Can you see this happening at Michigan?

In 2022, when Michigan women's basketball was in the midst of the best season it has ever had, I signed up for a bus trip for the away game in East Lansing. $25 for the bus, a couple slices of pizza, and game tickets. The trip was cancelled due to low interest.

Here I will directly quote from the (admittedly kind of catty) email I wrote at the time:

I understand there is a number under which this simply isn't feasible, but ultimately the cost for the athletic department to run a half-empty bus is probably a rounding error on whatever raises Harbaugh's assistants are due under his new contract. As far as I can tell, this has only ever been advertised in-person at Crisler. In the wake of a historic win over Indiana the other night, there does not appear to have been a twitter post advertising the trip, and I cannot find one from any date before that. I don't think I ever saw it on the UMichWBball instagram story. It was hard to find on the ticketing website, and there doesn't seem to be a post about it going on sale in the WBB news archive on MGoBlue.com. Its frustrating to see this trip cancelled, to see the best team Michigan's ever had not get some crucial road support, when even as someone who pays very close attention to WBB news, I only heard about it because I happened to be in my seat at the right time at Crisler the other night.

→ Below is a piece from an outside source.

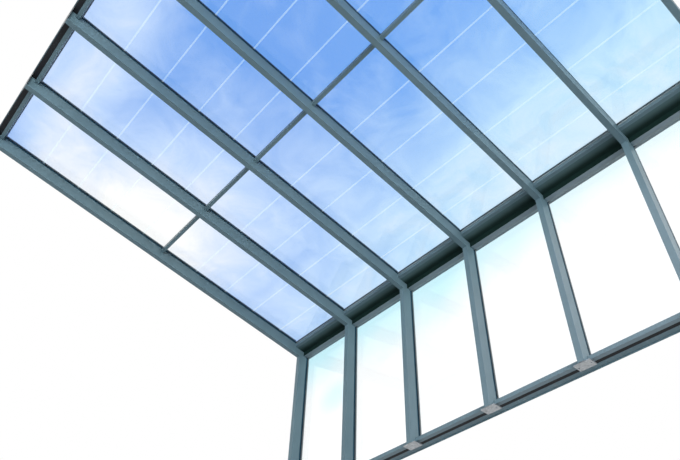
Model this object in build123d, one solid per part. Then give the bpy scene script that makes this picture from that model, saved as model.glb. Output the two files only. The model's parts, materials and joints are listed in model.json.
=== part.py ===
from build123d import *
import os
from math import cos, radians, sin, tan

os.makedirs("parts", exist_ok=True)

# Layout, in millimetres and degrees
bay_count = 6
bay_pitch = 1000.0  # from bar centre to bar centre
roof_pitch = 10.0
knee_height = 2000.0  # from the underside of the sill feet to the inner corner of the knee
eave_offset = 83.0  # up the slope from the knee to the middle of the eave transom
pane_pitch = 2240.0  # from transom centre to transom centre
ridge_overrun = 58.0  # from the middle of the ridge transom to the wall
head_height = 23.0  # from the knee up to the underside of the head transom
sill_lift = 40.0  # from the underside of the feet to the underside of the sill transom

# Extruded bars
bar_width = 60.0
rafter_depth = 147.0
mullion_depth = 120.0
bar_wall = 3.0
groove_width = 5.0
groove_depth = 4.0
groove_inset = 9.0  # from the side of the bar to the middle of its gasket groove
nose_height = 10.0
nose_wall = 3.0
screw_slot = 5.0

# Transoms
transom_width = 40.0
transom_depth = 50.0
transom_wall = 2.5
spigot_length = 45.0
spigot_clearance = 0.2

# Sealed glass units
roof_inner_lite = 8.0
roof_outer_lite = 6.0
front_inner_lite = 6.0
front_outer_lite = 6.0
cavity = 16.0
spacer_width = 7.0
edge_seal = 5.0  # from the edge of the glass to the spacer
edge_cover = 17.0  # glass on the bar
joint_gap = 16.0  # between lower and upper unit
setting_length = 100.0
setting_inset = 90.0  # from the side of the unit to the setting block
seal_depth = 8.0

# Gaskets, plates and caps
gasket_height = 12.0
gasket_foot_clearance = 0.2
transom_gasket_width = 12.0
outer_gasket_width = 12.0
outer_gasket_height = 4.0
plate_width = 46.0
plate_thickness = 4.0
plate_lip = 6.0
lip_thickness = 2.5
cap_depth = 14.0
cap_wall = 2.0

# Sheet metal
sheet = 2.0
tape = 3.0  # sealing tape between flashing and glass
flashing_lap = 23.0  # flashing over the edge of the glass
head_lap = 11.0  # the same at the top of the front glass
flashing_gap = 3.0  # between flashing and the ends of plates and caps
drip = 12.0
sill_projection = 55.0
sill_fall = 8.0
ridge_upstand = 150.0
side_lap = 40.0
closure_flange = 40.0
block_gap = 8.0  # between the edge of a unit and the packer that its setting block bears on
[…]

Michigan could have taken the loss. You know it, and I know it. They could have advertised better, for sure, but they could have looked at the fans that signed up, looked at the players who were about to go on the school's first ever Elite Eight run, and go "the money doesn't make sense, but all of these people deserve this."

Concession prices are the same at every stadium the Wolverines play at. It is $4.50 for a water at the Big House. It is $4.50 for a water at the Canham Natatorium. You can leave everything the exact same at the Big House for all I care, football is a premium experience, but I truly believe that if the athletic department wants to make "non-revenue" sports an accessible experience for more Ann Arbor families, concession prices are a good place to start. (An aside: my dream is that beer sales at stadium continue to be premium priced and they use some of the profits to lower the cost of non-alcohol concessions. A man can dream, anyways.)

I don't want to dwell on this too much as it is worthy of its own 4k word piece, but has Warde Manuel, or really any Big Ten athletic director, ever used Big Ten Plus? Do they have any idea how quickly we've fallen behind the SEC, the Big 12, and some days the MAC and Ivy League on the quality and availability of Olympic sport coverage?

The truth is I'm jealous. I'm jealous when I see the types of crowds that Iowa and Indiana draw for women's basketball games. I'm jealous when I see packed volleyball games. I'm jealous of schools that have a stronger culture of fandom at their Olympic sports.

I am not sure how to fix the attendance problem at Olympic sports. I am, as it turns out, just some guy. I have some ideas and can be reached at allbluedotfans at gmail dot com (I know it's confusing but I believe in you), but I am not actually sure what it is Michigan needs to unlock so that I do not have to be jealous of other fanbases.

The problem is, I don't think Warde Manuel knows either.


Wins Above Replacement (WAR) has become the go-to stat for quickly evaluating a baseball player's contributions to his team. It assigns values to various game events, so that over the course of the season you can try to calculate how many more wins a team had because a given player was in the lineup, rather than a replacement player from AAA or mid-season free agency. In this context, "replacement-level" refers to a player who one does not expect to contribute more than any given minor league call-up might in the same circumstances.

At the time of Warde Manuel's hiring, a replacement-level AD was fine. Michigan needed stability, and that stability came in the form of a guy who had both internal and external credentials that made him a perfect fit. Brandon had negative WAR. A replacement player would be an improvement.

And Warde Manuel has been fine. Football is good and will only continue to make money in the new superconference era. Wrestling got so popular they had to move out of Cliff Keen into Crisler. Attendance records are consistently broken when Women's Gymnastics and Women's Basketball have their annual "Crash Crisler" events, where they put a lot of resources into filling the bowl for one event. I assume he is extremely good at raising money.

I have not used the phrase "Name, Image, and Likeness" in this piece because I am going to be honest, I do not fully understand what Manuel should be doing differently. I agree with the general sentiment that Michigan seems to be falling behind, but since the Championship we can see the embrace in areas such as Champions Circles' participation in the pep rally at Crisler, or in the permanent hiring of of an NIL general manager. Whether Manuel is actually behind these efforts or is being dragged into the future kicking and screaming is unknowable, but perception is important, and once again the perception is that Michigan isn't quite the leader in this space, but things are going fine.

We're past "fine" now. We have a new president who is far more serious about athletics than our previous one. Mark Schlissel wanted an athletic director who wouldn't bother him too much. I believe Santa Ono's charge should be to hire someone with a clearer, articulated vision for what the future of Michigan Athletics looks like. The Big Ten, and by extension Michigan, were willing participants in the fracture of college athletics as we knew it. I think it is time for someone who is willing to lead from the front on how to keep Michigan special in a new era.

I'm sure there are obvious candidates. I'm sure some of the candidates are Michigan Men. I hope that some of the candidates are women, Michigan or otherwise.

Michigan needs a leader who has shown an active interest in exploring what college athletics is about to become. As a blue blood under the suddenly old model of college athletics, Michigan could be content to allow the wind to choose their direction, to continue sailing towards infinite growth. The time has come for someone to captain the ship, to make proactive decisions and be accountable to the public. If Michigan does not make a change, I fear getting swept up in the current.